Expanded cable home of Dora The Explorer, The Backyardigans and the irrepressible Peppa Pig, Nick Jr. is likely familiar to anyone with children under 6, like me, who never saw a second of Breaking Bad but has seen every episode of The Octonauts four times.
6. Nick Faldo
Faldo is a three-time winner of both The Masters and the British Open, the most major victories of any European who didn't invent the golf grip (that being Harry Vardon of Vardon grip fame).

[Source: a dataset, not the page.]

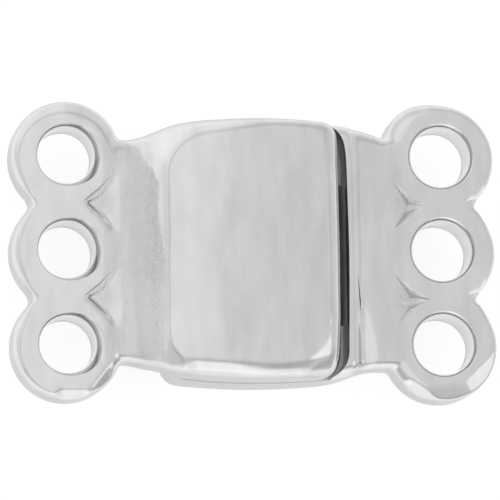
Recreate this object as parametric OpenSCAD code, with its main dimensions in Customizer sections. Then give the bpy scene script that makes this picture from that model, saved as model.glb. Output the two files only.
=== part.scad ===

He is also the second-highest-ranking Englishman on this list, like his fellow knighted Sir Nicholas, the estimable ...
5. Nearly Headless Nick
The late Nicholas de Mimsy-Porpington, played in the films by John Cleese, is still doffing his head to incoming wizards at Hogwarts many centuries after his gruesome demise.
4. Nick Saban
As a coach who won four national championships and --even more impressive -- four SEC titles, Saban might have been higher on the list had Nearly Heedless Nick not insisted on attempting that field goal in the Iron Bowl.
3. Nikola Tesla
This Serbian-American genius invented alternating current, which allows your house and all its manifold appliances to be electrified. As such, he is the true father of the modern age who also dabbled in such useful inventions as X-rays, radio, lasers and that which makes all of sports fandom possible: The remote control. How could anyone be ranked above him, you ask? Well ...
2. Nicolaus Copernicus
Without the insight of this astronomer and mathematician, the sun is still revolving around us, rather than we around it, a fact that is now plainly evident to our number one Nick as he streaks across the night sky ...
1. St. Nick
The sun might not travel around the Earth, but he does -- so take that, Copernicus. And all of Tesla's coursing electricity is for naught if this guy doesn't arrive bearing an Xbox and a 60-inch flat-screen.